Now, Microsoft is looking to bring mixed reality (MR) into the next generation of such tools. In March 2021, they announced ‘Microsoft Mesh’, with the slogan “here can be anywhere”. This new collaborative platform, they claim, will enhance virtual meetings and social gatherings, enable virtual design sessions and ultimately improve remote working.

Right now, MR is a buzzword. It describes a hybrid of virtual and augmented reality, and concerns the merging of real and virtual worlds - where physical and virtual objects appear to interact and integrate naturally. Microsoft has been bold enough to suggest that MR represents the ‘fourth wave’ in computing - with the three preceding waves being mainframes, PCs, and smartphones.

Mesh is built on Microsoft’s cloud computing platform Azure.

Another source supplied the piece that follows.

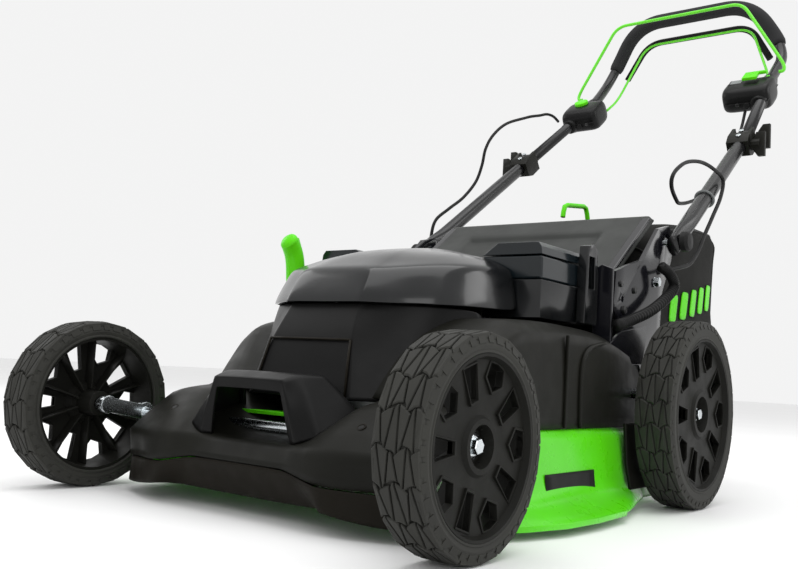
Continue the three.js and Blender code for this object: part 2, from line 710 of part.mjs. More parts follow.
function buildBag() {
  const mouth = block(-160, 160, 600, 640, 186, 316);
  add('grass_bag', cut(hull(bagCorners(0)), hull(bagCorners(6)), mouth), LOOKS.fabric());
  const ring = bentTube([
    [0, 606, 176], [176, 606, 176], [176, 606, 326], [-176, 606, 326], [-176, 606, 176], [-6, 606, 176],
  ], 26, 4, 8, 32);
  add('bag_frame', ring, LOOKS.satinBlack());
  const loop = bentTube([
    [0, 710, 440], [0, 714, 462], [0, 798, 474], [0, 806, 452],
  ], 16, 4.5, 8, 12);
  add('bag_handle', loop, LOOKS.green());
}

// ---------------------------------------------------------------- handle

function buildBrackets() {
  const outline = [
    [446, 262], [452, 312], [480, 322], [540, 338], [596, 392], [636, 402], [656, 386],
    [648, 350], [616, 300], [606, 190], [590, 166], [526, 166], [500, 205], [470, 240],
  ];
  for (const [side, name] of [[1, 'left'], [-1, 'right']]) {
    const [x0, x1] = side > 0 ? [210, 216] : [-216, -210];
    const [f0, f1] = side > 0 ? [205, 211] : [-211, -205];
    const plate = prismX(outline, x0, x1);
    const foot = prismX([[520, 166], [596, 166], [596, 200.6], [520, 206]], x0, x1);
    const fold = prismX([[446, 262], [452, 312], [460, 312], [454, 262]], Math.min(f0, x0), Math.max(f1, x1));
    const flapHole = rodX(4 + GAP, -260, 260, FLAP_HINGE.y, FLAP_HINGE.z);
    const pivotHole = rodX(5.4, -260, 260, PIVOT.y, PIVOT.z);
    const bracket = cut(join(plate, foot, fold), flapHole, pivotHole, bodyUnderHood());
    add(`handle_bracket_${name}`, bracket, LOOKS.glossBlack());
    const bolt = join(
      rodX(5, 200, 246, PIVOT.y, PIVOT.z, 12),
      rodX(11, 243.4, 252, PIVOT.y, PIVOT.z, 6),
      rodX(10, 199, 205, PIVOT.y, PIVOT.z, 6),
    );
    const placed = side > 0 ? bolt : bolt.rotateZ(Math.PI).translate(0, 2 * PIVOT.y, 0);
    add(`pivot_bolt_${name}`, placed, LOOKS.zinc());
  }
}

function handleLine(share) {
  const x = 230 + (JOINT.x - 230) * share;
  return [x, PIVOT.y + (JOINT.y - PIVOT.y) * share, PIVOT.z + (JOINT.z - PIVOT.z) * share];
}

function mirrored(geometry, side) {
  return side > 0 ? geometry : geometry.clone().scale(-1, 1, 1);
}

function buildLowerHandles() {
  const axis = new THREE.LineCurve3(vec(...handleLine(0.1)), vec(...handleLine(0.965)));
  const tube = sweep(axis, HANDLE_TUBE, 12, 2);
  const [y, z] = [PIVOT.y, PIVOT.z];
  const tilt = Math.atan2(JOINT.z - PIVOT.z, JOINT.y - PIVOT.y);
  const flatEnds = [[-16, 10.1], [60, 8.3]];
  const flat = hull([-1, 1].flatMap((s) => flatEnds.flatMap(([along, half]) => [-15, 15].map((h) => [
    230 + s * half,
    y + along * Math.cos(tilt) - h * Math.sin(tilt),
    z + along * Math.sin(tilt) + h * Math.cos(tilt),
  ]))));
  const leg = cut(join(tube, flat), rodX(5.4, 190, 260, y, z));
  for (const [side, name] of [[1, 'left'], [-1, 'right']]) {
    add(`lower_handle_${name}`, mirrored(leg, side), LOOKS.glossBlack());
  }
}

// A solid drawn in the frame of the upper handle: u across, v along the tube, w above it.
function alongUpper(geometry, origin) {
  const slope = Math.atan2(WRIST.z - JOINT.z - 2, WRIST.y - JOINT.y - 4);
  return geometry.rotateX(slope).translate(origin.x, origin.y, origin.z);
}

function buildClamps() {
  for (const [side, name] of [[1, 'left'], [-1, 'right']]) {
    const cheeks = hull([-1, 1].flatMap((s) => [
      [s * 19, -46, -14], [s * 19, -46, 14], [s * 19, -30, -20], [s * 19, -30, 20],
      [s * 19, 4, -20], [s * 19, 4, 20],
    ]));
    const clamp = alongUpper(cheeks, { x: JOINT.x, y: JOINT.y, z: JOINT.z });
    const lowerBore = sweep(
      new THREE.LineCurve3(vec(...handleLine(0.7)), vec(...handleLine(0.966))), HANDLE_TUBE + GAP, 12, 2);
    const hingeSpace = rodX(15, JOINT.x - 13.4, JOINT.x + 13.4, JOINT.y + 4, JOINT.z + 2, 16);
    const foldSlot = alongUpper(block(-13.4, 13.4, -16, 12, 0, 30), JOINT);
    const pin = rodX(4.4, JOINT.x - 18, JOINT.x + 18, JOINT.y + 4, JOINT.z + 2);
    const hinge = join(cut(clamp, lowerBore, hingeSpace, foldSlot), pin);
    add(`clamp_${name}`, mirrored(hinge, side), LOOKS.satinBlack());
    const knobs = [['knob', JOINT.y + 4, JOINT.z + 2], ['lock_knob', JOINT.y - 26, JOINT.z - 19]];
    for (const [label, y, z] of knobs) {
      const boss = rodX(10, 242.4, 258, y, z, 10);
      const wing = hull([[246, 262, 5, 10], [254, 266, 4, 22]].flatMap(([x0, x1, half, reach]) => (
        [x0, x1].flatMap((x) => [-half, half].flatMap((dy) => (
          [-reach, reach].map((dz) => [x, y + dy, z + dz])
        )))
      )));
      add(`${label}_${name}`, mirrored(join(boss, wing), side), LOOKS.matteBlack());
    }
  }
}

function handleLoop() {
  const half = [
    [JOINT.x, JOINT.y + 4, JOINT.z + 2], [WRIST.x, WRIST.y, WRIST.z],
    [BEND.x, BEND.y, BEND.z], [BAR.x, BAR.y, BAR.z],
  ];
  return [...half, ...half.map(([x, y, z]) => [-x, y, z]).reverse()];
}

function buildUpperHandle() {
  const tube = bentTube(handleLoop(), 60, 11, 8, 38);
  const ends = [1, -1].map((s) => rodX(13, s * JOINT.x - 11, s * JOINT.x + 11, JOINT.y + 4, JOINT.z + 2));
  const pins = rodX(4.8, -260, 260, JOINT.y + 4, JOINT.z + 2, 12);
  add('upper_handle', cut(join(tube, ...ends), pins), LOOKS.glossBlack());
  const core = bentTube(handleLoop(), 60, 11 + GAP, 8, 38);
  const foam = bentTube(handleLoop(), 60, FOAM_RADIUS, 8, 38);
  const above = block(-300, 300, 1200, 1400, 912, 1100);
  add('foam_grip', surface(solid(foam).intersect(solid(above)).subtract(solid(core))), LOOKS.foam());
}

function buildControlBoxes() {
  const tubeCore = bentTube(handleLoop(), 60, 11 + GAP, 8, 38);
  const shell = (inward, long) => [
    [inward, -long, -20], [inward, -long, 14], [inward + 8, -long + 14, 30], [inward + 8, long - 6, 34],
    [inward, long, 20], [inward, long, -20], [20, -long, -22], [20, long, -22], [20, -long, 16],
    [20, long, 20], [12, -long + 12, 30], [12, long - 8, 34],
  ];
  const collar = [[-17, 20], [17, 20], [-24, 84], [11, 84]].flatMap(([u, v]) => [[u, v, -17], [u, v, 17]]);
  const left = alongUpper(join(hull(shell(-74, 44)), hull(collar)), BOX_CENTRE);
  add('control_box_left', cut(left, tubeCore), LOOKS.glossBlack());
  const otherHand = (corners) => hull(corners.map(([u, v, w]) => [-u, v, w]));
  const rightHalf = join(otherHand(shell(-62, 42)), otherHand(collar));
  const right = alongUpper(rightHalf, { ...BOX_CENTRE, x: -BOX_CENTRE.x });
  const buttonWell = alongUpper(rodZ(17, 22, 60, 14, 10), { ...BOX_CENTRE, x: -BOX_CENTRE.x });
  add('control_box_right', cut(right, tubeCore, buttonWell), LOOKS.glossBlack());
  const button = alongUpper(rodZ(15, 25, 37, 14, 10), { ...BOX_CENTRE, x: -BOX_CENTRE.x });
  add('start_button', button, LOOKS.green());
  const tab = alongUpper(
    join(block(-36, 6, 24, 32, 36, 42), block(-36, -8, -2, 32, 36, 42)), BOX_CENTRE);
  add('speed_lever', tab, LOOKS.green());
}

function buildBails() {
  const p = BLADE_BAIL_PIVOT;
  const blade = bentTube([
    [p.x - 10, p.y, p.z], [p.x, p.y, p.z], [p.x, p.y + 2, p.z + 14], [140, 1210, 974],
    [-140, 1210, 974], [-p.x, p.y + 2, p.z + 14], [-p.x, p.y, p.z], [-p.x + 10, p.y, p.z],
  ], 24, 4, 6, 44);
  add('blade_bail', blade, LOOKS.green());
  const d = DRIVE_BAIL_PIVOT;
  const wire = bentTube([
    [d.x, d.y, d.z], [d.x + 2, d.y + 62, d.z + 40], [122, 1340, 970], [-122, 1340, 970],
    [-d.x - 2, d.y + 62, d.z + 40], [-d.x, d.y, d.z],
  ], 34, 3.5, 6, 36);
  const pad = bentTube([
    [165, 1333, 888], [121, 1340, 970], [-121, 1340, 970], [-165, 1333, 888],
  ], 34, 7, 8, 24);
  add('drive_bail', join(wire, pad), LOOKS.satinBlack());
}

// ---------------------------------------------------------------- cables

const LEFT_CABLE = [
  [178, 1121, 712], [184, 1080, 668], [190, 1020, 606], [197, 950, 548], [200, 889, 509], [199, 818, 481],
  [200, 760, 462], [207, 700, 449], [222, 645, 444], [232, 600, 452], [236, 590, 466], [236, 612, 484],
  [236, 652, 502], [238, 706, 513], [241, 756, 512], [244, 792, 502], [246, 776, 470], [248, 735, 432],
  [250, 694, 396], [249, 668, 366],
];
const RIGHT_CABLE = [
  [-229, 1112, 738], [-230, 1090, 744], [-231, 1062, 742], [-232, 1030, 731], [-233, 982, 715],
  [-235, 901, 681], [-236, 853, 646],
  [-238, 829, 612], [-240, 821, 576], [-243, 806, 540], [-246, 769, 502], [-248, 726, 473], [-250, 686, 443],
  [-249, 672, 404], [-248, 662, 364], [-246, 640, 330], [-240, 600, 296],
];
const CONDUIT = [
  [234, 564, 331], [240, 580, 323], [243, 592, 306], [240, 566, 285], [236, 520, 263],
  [229, 472, 247], [226, 438, 238],
];

function buildCables() {
  add('cable_left', cable(LEFT_CABLE, 3, 60), LOOKS.rubber());
  add('cable_right', cable(RIGHT_CABLE, 3, 40), LOOKS.rubber());
  add('cable_conduit', cable(CONDUIT, 8, 20), LOOKS.rubber());
}

buildWheels();
buildCranks();
buildHeightLever();
buildDeck();
buildCuttingGear();
buildChuteDoor();
buildApron();
buildBodyCover();
buildCarryHandle();
buildHood();
buildBatteryBay();
buildRearFlap();
buildBag();
buildBrackets();
buildLowerHandles();
buildClamps();
buildUpperHandle();
buildControlBoxes();
buildBails();
buildCables();

// The origin goes under the middle of the whole mower.
const extent = new THREE.Box3().setFromObject(mower);
mower.position.y = -(extent.min.y + extent.max.y) / 2;

export default mower;
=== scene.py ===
"""Looks of the battery lawn mower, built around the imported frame.

Places are given in the mower's own millimetres: x to its left side, y back from the front
axle, z up from the ground. at() turns them into the frame's metres.
"""
import json
import math

import bmesh
import bpy
from mathutils import Matrix, Vector


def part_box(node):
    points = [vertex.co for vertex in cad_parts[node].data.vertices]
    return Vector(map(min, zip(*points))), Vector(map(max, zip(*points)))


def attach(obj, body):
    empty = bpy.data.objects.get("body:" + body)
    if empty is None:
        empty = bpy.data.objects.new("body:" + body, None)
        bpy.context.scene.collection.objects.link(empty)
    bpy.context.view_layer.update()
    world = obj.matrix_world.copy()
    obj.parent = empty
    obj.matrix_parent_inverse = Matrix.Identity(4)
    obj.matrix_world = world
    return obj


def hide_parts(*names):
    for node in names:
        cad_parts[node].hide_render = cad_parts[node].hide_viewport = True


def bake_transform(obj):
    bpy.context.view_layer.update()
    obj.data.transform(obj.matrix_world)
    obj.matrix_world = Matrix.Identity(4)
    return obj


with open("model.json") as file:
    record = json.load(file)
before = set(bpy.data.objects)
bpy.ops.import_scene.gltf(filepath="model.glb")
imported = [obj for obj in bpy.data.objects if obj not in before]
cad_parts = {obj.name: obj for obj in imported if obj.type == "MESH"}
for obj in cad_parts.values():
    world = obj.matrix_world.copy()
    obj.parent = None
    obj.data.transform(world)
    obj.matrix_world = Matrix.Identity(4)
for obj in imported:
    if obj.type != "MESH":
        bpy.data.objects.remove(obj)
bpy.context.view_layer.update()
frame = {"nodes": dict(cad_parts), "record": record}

NODES = frame["nodes"]
BODY_OF = {n: b for b, members in frame["record"]["behaviour"]["bodies"].items() for n in members}
SIDES = (("left", 1), ("right", -1))


def middle(node):
    """The middle of a CAD node's box, in metres."""
    low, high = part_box(node)
    return (low + high) / 2


AXLE_Y = middle("tyre_front_left").y
WHEELBASE = (middle("tyre_rear_left").y - AXLE_Y) * 1000
FRONT_RADIUS = middle("tyre_front_left").z * 1000
REAR_RADIUS = middle("tyre_rear_left").z * 1000
WHEEL_X = middle("tyre_front_left").x * 1000
TYRE_HALF = (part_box("tyre_front_left")[1].x * 1000) - WHEEL_X
MOTOR_Y = 265
FLAP_HINGE = (474, 276)
FLAP_ANGLE = math.atan2(414 - 276, 657 - 474)
JOINT = Vector((222, 978, 618))
WRIST = Vector((196, 1222, 801))
BOX_CENTRE = Vector((203, 1154, 750))
PIVOT = Vector((230, 628, 376))
BEND = Vector((201, 1325, 893))
BAR = Vector((132, 1304, 1008))
FOLD = (982, 620)
HANDLE_SLOPE = math.atan2(WRIST.z - FOLD[1], WRIST.y - FOLD[0])
CAMERA_PLACE = (722.1, -686.2, 164.0)
CAMERA_AZIMUTH, CAMERA_TILT, CAMERA_ROLL = (math.radians(a) for a in (37.38, 5.32, 3.30))
CAMERA_LENS = 41.22
CABLE_RADIUS = 3
HOSE_RADIUS = 7.2
HOSE_RIB = 0.8
UPPER_TUBE_RADIUS = 11
FOAM_RADIUS = 15.9
SCREW_LEAN = 0.62
RIM_SHARE = 0.80


def at(x, y, z):
    """A point given in the mower's millimetres, as the frame's metres."""
    return Vector((x / 1000, AXLE_Y + y / 1000, z / 1000))


def link(name, data):
    """A new object in the scene."""
    obj = bpy.data.objects.new(name, data)
    bpy.context.scene.collection.objects.link(obj)
    return obj


def closed_mesh(name, verts, faces):
    """A mesh from points in the mower's millimetres, with every face turned outwards."""
    mesh = bpy.data.meshes.new(name)
    mesh.from_pydata([at(*v) for v in verts], [], faces)
    shape = bmesh.new()
    shape.from_mesh(mesh)
    bmesh.ops.recalc_face_normals(shape, faces=shape.faces)
    shape.to_mesh(mesh)
    shape.free()
    return mesh


def band(first, second, count):
    """Faces between two rings of count points that start at first and second."""
    return [(first + i, first + (i + 1) % count, second + (i + 1) % count,
             second + i) for i in range(count)]


def oval(across, upward=None):
    """A section for swept(): a circle, or an ellipse from two radii."""
    upward = across if upward is None else upward
    return lambda share, angle: (across * math.cos(angle), upward * math.sin(angle))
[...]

It allows developers to build immersive, multi-user, cross-platform MR applications, and is intended to run on anything from an average smartphone or tablet to Microsoft’s HoloLens2 for more immersive experiences.

An impressive promotional video (linked below) shows real-time holograms of people being beamed in to work alongside others, and 3D data materialising in mid-air. Mesh will be delivered over time, but no timescales were provided in Microsoft’s announcement. In fact, it’s unlikely we will see such a product for some time - some of the necessary technologies, like 3D imaging, are still in development.